8. A system for exercising in a virtual reality environment comprising:
At least one variable resistance exercise device for accepting at least one user exercise input, the at least one variable resistance exercise device having a resistance setting, the at least one variable resistance exercise device operatively coupled to a virtual reality environment rendered by a computing device such that at least one user exercise input on the variable resistance exercise device translates to movement of at least one avatar representing the at least one user in the virtual reality environment; and wherein the virtual reality environment further comprises at least one collision object capable of a collision with the at least one avatar representing the at least one user in the virtual reality environment; and wherein the collision of the at least one collision object with the at least one avatar representing the at least one user in the virtual reality environment causes the resistance setting of the at least one variable resistance exercise device to change.
9. The system of claim 8 wherein the virtual reality environment is displayed to the at least one user on a head mounted display.

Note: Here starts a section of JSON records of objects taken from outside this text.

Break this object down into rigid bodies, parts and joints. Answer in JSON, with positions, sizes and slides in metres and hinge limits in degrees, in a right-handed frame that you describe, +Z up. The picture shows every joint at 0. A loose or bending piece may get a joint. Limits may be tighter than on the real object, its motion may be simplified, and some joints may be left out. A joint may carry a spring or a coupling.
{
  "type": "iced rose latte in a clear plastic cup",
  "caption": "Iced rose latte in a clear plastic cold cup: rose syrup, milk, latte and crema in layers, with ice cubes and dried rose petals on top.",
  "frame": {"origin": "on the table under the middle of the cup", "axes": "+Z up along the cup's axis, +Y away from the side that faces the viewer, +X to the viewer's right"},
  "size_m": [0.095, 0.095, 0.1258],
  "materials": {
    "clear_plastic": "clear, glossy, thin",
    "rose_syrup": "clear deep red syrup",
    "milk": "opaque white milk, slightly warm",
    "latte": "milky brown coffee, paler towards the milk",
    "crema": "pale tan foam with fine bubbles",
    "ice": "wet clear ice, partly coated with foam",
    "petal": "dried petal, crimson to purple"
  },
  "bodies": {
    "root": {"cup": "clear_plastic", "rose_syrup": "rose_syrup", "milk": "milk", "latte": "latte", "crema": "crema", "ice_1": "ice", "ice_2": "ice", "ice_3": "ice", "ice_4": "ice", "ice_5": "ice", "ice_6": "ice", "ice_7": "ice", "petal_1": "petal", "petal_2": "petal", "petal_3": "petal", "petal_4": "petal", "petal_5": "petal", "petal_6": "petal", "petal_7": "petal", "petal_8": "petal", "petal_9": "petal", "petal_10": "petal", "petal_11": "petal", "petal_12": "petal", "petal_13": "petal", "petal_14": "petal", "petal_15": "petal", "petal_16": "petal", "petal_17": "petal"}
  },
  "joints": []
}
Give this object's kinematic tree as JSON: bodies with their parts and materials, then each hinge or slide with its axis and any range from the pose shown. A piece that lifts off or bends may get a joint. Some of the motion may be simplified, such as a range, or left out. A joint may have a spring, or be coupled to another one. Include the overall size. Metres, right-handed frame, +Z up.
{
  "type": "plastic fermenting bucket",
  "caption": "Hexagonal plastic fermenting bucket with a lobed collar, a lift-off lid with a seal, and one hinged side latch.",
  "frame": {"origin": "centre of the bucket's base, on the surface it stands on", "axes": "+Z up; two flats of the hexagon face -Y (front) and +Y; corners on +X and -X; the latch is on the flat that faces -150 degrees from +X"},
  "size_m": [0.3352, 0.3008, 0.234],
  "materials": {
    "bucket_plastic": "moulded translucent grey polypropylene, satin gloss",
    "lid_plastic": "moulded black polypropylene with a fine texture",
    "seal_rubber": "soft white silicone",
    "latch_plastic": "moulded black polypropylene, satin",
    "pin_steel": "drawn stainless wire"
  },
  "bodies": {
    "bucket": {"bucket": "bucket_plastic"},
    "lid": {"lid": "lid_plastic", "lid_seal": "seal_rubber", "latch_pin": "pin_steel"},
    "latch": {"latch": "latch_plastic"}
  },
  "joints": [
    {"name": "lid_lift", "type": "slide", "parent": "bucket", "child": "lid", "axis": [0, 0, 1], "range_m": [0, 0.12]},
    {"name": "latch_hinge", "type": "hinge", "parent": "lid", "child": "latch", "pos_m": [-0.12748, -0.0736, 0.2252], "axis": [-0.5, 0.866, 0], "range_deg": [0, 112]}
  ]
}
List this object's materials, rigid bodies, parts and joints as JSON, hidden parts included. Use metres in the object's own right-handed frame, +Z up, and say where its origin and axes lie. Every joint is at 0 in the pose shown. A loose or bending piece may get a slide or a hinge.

10. The system of claim 9 wherein the head mounted display is adapted for use during exercise.
11. The system of claim 8 wherein the at least one collision object is at least one virtual projectile launched from at least one virtual projectile launcher.
12. The system of claim 11 wherein the at least one virtual projectile launcher is coupled to the at least one avatar representing the at least one user in the virtual reality environment.
13. The system of claim 8 wherein the at least one collision object is a power-up.
14. The system of claim 8 wherein the at least one avatar representing the at least one user in the virtual environment is a collision object such that collisions between at least a first avatar and at least a second avatar can be detected.
15. A stationary exercise station comprising:
A computer, the computer rendering a virtual reality environment, the virtual reality environment further comprising at least one avatar representing an at least one user, the virtual reality environment further comprising at least one collision object, the virtual reality environment further comprising collision detection capable of detecting at least one collision in the virtual reality environment;
A display in communication with the computer;
an exercise device capable of receiving exercise input from the at least one user, the exercise device further comprising a variable resistance mechanism, the variable resistance mechanism providing a resistance to the exercise input from the at least one user, the resistance having a magnitude, the magnitude of the resistance being controlled by the computer rendering the virtual reality environment; and
wherein a collision of the at least one avatar with the at least one collision object in the virtual reality environment cause the computer to alter the magnitude of the resistance of the variable resistance mechanism providing the resistance to the exercise input from the user.
16. The stationary exercise station of claim 15 wherein the display is a head mounted display adapted for use during exercise.
17. The stationary exercise station of claim 15 wherein the at least one collision object is at least one virtual projectile launched from at least one virtual projectile launcher.
18. The stationary exercise station of claim 17 wherein the at least one virtual projectile launcher is coupled to the at least one avatar representing the at least one user in the virtual reality environment.
19. The stationary exercise station of claim 15 wherein the at least one collision object is a power-up.
20. The stationary exercise station of claim 15 wherein the at least one avatar representing the at least one user in the virtual environment is a collision object such that collisions between at least a first avatar and at least a second avatar can be detected.